Dessa maneira, o estudo começou tentando desvendar o mistério da comida sem sabor no espaço, recriando o ambiente da EEI (Estação Espacial Internacional) em realidade virtual. "Certos ambientes são difíceis de duplicar, como a EEI, o que nos levou a procurar soluções digitais para reproduzir como é [viver e trabalhar] nessas áreas", disse Julia Low, tecnóloga em nutrição e alimentos da Universidade RMIT e coautora do estudo.
Testes de sabor
Com esta versão virtual da EEI em andamento, a equipe fez com que 54 participantes sentissem sabores de baunilha, amêndoa e limão e classificassem a intensidade de cada aroma em uma escala de 1 a 5. A primeira rodada de testes foi conduzida em uma sala normal, e a segunda com os óculos de realidade virtual, executando o ambiente simulado da EEI "com espaços estéreis e desorganizados, sons presentes na EEI real e objetos flutuando em microgravidade".
Resultados
Os voluntários disseram que o sabor de limão parecia o mesmo em ambas as rodadas. Em contraste, amêndoas e baunilha pareciam mais intensos quando os participantes estavam no ambiente de realidade virtual. Isso é o oposto do que se poderia esperar dos hábitos alimentares dos astronautas.
"O ponto principal é que podemos sentir cheiros de forma diferente em um ambiente semelhante ao espaço, mas é seletivo quanto ao tipo de cheiro. Não temos certeza do porquê isso acontece, mas saber que há uma diferença é o primeiro passo para descobrir mais", disse Loke.
Estudo dos ingredientes
O próximo passo foi trazer um espectrômetro de massa e dar uma olhada mais de perto na composição dos sabores utilizados nos testes. Os pesquisadores perceberam que, por exemplo, o sabor de limão era óleo essencial de limão aplicado a uma bola de algodão, que era então colocada em um recipiente fechado mantido lacrado até ser dado aos participantes.

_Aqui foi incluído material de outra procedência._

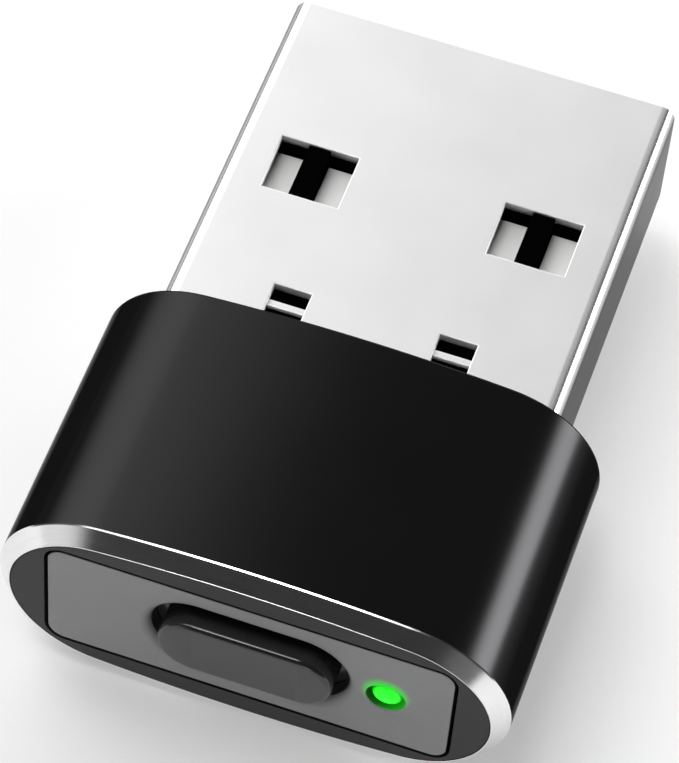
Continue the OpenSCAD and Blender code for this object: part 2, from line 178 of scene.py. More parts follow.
# In the finishes, tones are the darkest grey, the lightest and how bluish both are. Roughness is the least,
# and then what each pattern adds. A pattern is its size, its detail and, for lines, how it is scaled along
# X, Y and Z. Relief is its depth and how strongly that shows.
anodising = {
    "metallic": 0.75,
    "edgeTint": 0.3,                            # how bright it is where it is seen edge on
    "tones": (0.0185, 0.0205, 0.03),
    "roughness": (0.16, 0.05, 0.03),
    "cloud": (3.0 * mm, 3.0),
    "grain": (0.03 * mm, 2.0),
    "relief": (0.0006 * mm, 0.6),
}


def blackAnodised():
    look = Finish("blackAnodised", {"Metallic": anodising["metallic"], "Specular IOR Level": 0.0,
                                    "Specular Tint": grey(anodising["edgeTint"])})
    cloud = look.speckle(*anodising["cloud"])
    grain = look.speckle(*anodising["grain"])
    least, byCloud, byGrain = anodising["roughness"]
    look.feed("Base Color", look.greys(cloud, *anodising["tones"]))
    look.feed("Roughness", least + byCloud * cloud + byGrain * grain)
    look.bump(grain, *anodising["relief"])
    return look.material


toolMarks = {
    "cutAluminium": {
        "tones": (0.80, 0.92, 0.01),
        "roughness": (0.14, 0.07),
        "lines": (0.06 * mm, 2.0, (0.05, 1, 0.05)),     # around the sleeve
        "relief": (0.0008 * mm, 0.5),
    },
    "shearedSteel": {
        "tones": (0.8, 0.88, 0.005),
        "roughness": (0.65, 0.1),
        "lines": (0.05 * mm, 2.0, (1, 1, 0.1)),         # through the sheet
        "relief": (0.001 * mm, 0.5),
    },
}


# bare metal with fine lines from what cut it
def cutMetal(name):
    values = toolMarks[name]
    look = Finish(name, {"Metallic": 1.0})
    lines = look.speckle(*values["lines"])
    least, byLines = values["roughness"]
    look.feed("Base Color", look.greys(lines, *values["tones"]))
    look.feed("Roughness", least + byLines * lines)
    look.bump(lines, *values["relief"])
    return look.material


nickel = {
    "tones": (0.62, 0.66, 0.005),
    "roughness": (0.12, 0.26, 0.04, 0.03),      # the second is added on the broad faces
    "satinTo": 0.34 * mm,                       # from the plug's side
    "burnishedFrom": 0.2 * mm,
    "cloud": (2.5 * mm, 2.0),
    "lines": (0.08 * mm, 3.0, (1, 0.06, 1)),    # along the plug, as it was drawn
    "relief": (0.0003 * mm, 0.4),
}


# satin on the broad faces, and burnished at the bends and on the sides
def nickelPlate(name, edgeTint):
    look = Finish(name, {"Metallic": 1.0, "Specular Tint": grey(edgeTint)})
    cloud = look.speckle(*nickel["cloud"])
    drawn = look.speckle(*nickel["lines"])
    across = look.node("ShaderNodeSeparateXYZ", {}, {"Vector": look.place}, "X")
    fromMiddle = look.node("ShaderNodeMath", {"operation": "ABSOLUTE"}, {0: across})
    broad = look.node("ShaderNodeMapRange", {"interpolation_type": "SMOOTHSTEP"},
                      {"Value": fromMiddle, "From Min": shellHigh.x - nickel["burnishedFrom"],
                       "From Max": shellHigh.x - nickel["satinTo"]})
    least, onBroad, byCloud, byLines = nickel["roughness"]
    look.feed("Base Color", look.greys(cloud, *nickel["tones"]))
    look.feed("Roughness", least + onBroad * broad + byCloud * cloud + byLines * drawn)
    look.bump(drawn, *nickel["relief"])
    return look.material


plastic = {
    "shades": (0.94, 1.06),      # shares of its level between which it varies
    "cloud": (1.5 * mm, 2.0),
    "byGrain": 0.06,             # how far the grain changes the roughness
    "relief": 0.6,
}


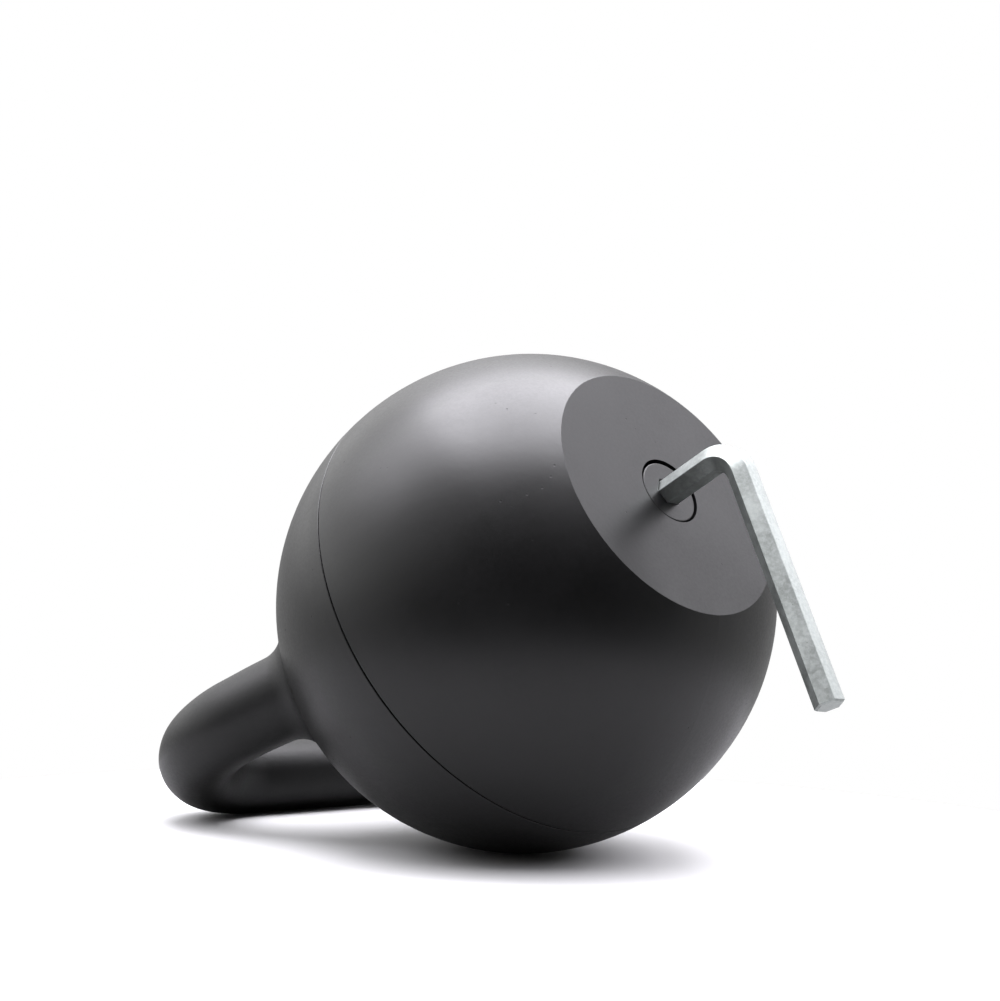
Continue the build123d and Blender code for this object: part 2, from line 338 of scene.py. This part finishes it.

Os vapores liberados do recipiente continham vários produtos químicos voláteis, como limoneno, canfeno, 3-careno, álcoois monoterpênicos, linalol, carveol e outros. Quanto aos sabores da amêndoa, continham produtos químicos semelhantes, mas havia uma diferença notável: os sabores da amêndoa e da baunilha continham benzaldeído, enquanto o limão não.
De acordo com Loke, "o benzaldeído naturalmente emite um aroma doce, enquanto o aroma do limão, que não o tinha, tem um perfil de aroma mais frutado e cítrico. Achamos que podem ser as características doces dos aromas que levam a uma percepção mais intensa no espaço [simulado]". Na verdade, isso também acontece, por exemplo, com o cheiro de livros.
A grande questão
Então por que a comida tem gosto insípido no espaço? Os pesquisadores apontam a hipótese de que a percepção do cheiro é contextual e indicam possíveis maneiras de mitigar o problema. Como eles escrevem, "talvez certos compostos voláteis que compartilham perfis de odores comuns (por exemplo, doce) sejam mais propensos a serem afetados contextualmente em comparação a outros."

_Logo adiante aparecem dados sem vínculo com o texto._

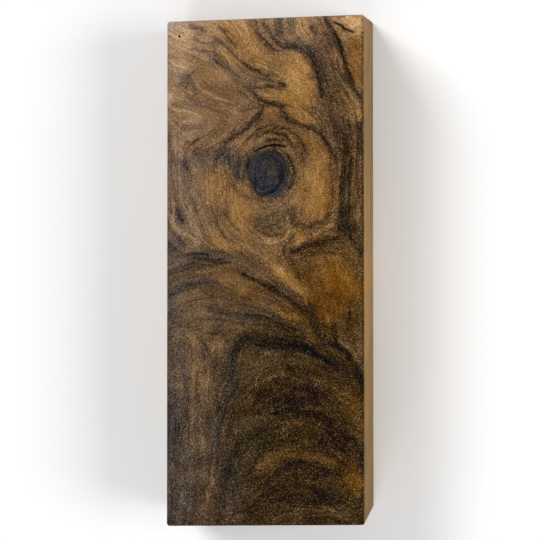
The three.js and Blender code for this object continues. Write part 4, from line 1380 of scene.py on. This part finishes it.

Se for assim, eles dizem, identificar compostos que mantêm suas características em ambientes como a EEI, ou até mesmo se tornam mais atraentes, pode ajudar na maneira como as dietas dos astronautas são projetadas.
Conclusão
O estudo prossegue dizendo que a explicação não está na comida, mas nos astronautas e sua situação, isolados e desconfortáveis, em vez de estarem em órbita. Portanto, a percepção do olfato e do ambiente desempenham um papel fundamental.
Além disso, eles concluem que o trabalho pode ter implicações na Terra, por exemplo, em estações polares ou similares. "O trabalho pode ajudar a personalizar as dietas de pessoas em situações de isolamento social, incluindo em casas de repouso, e melhorar sua ingestão nutricional", conclui Low.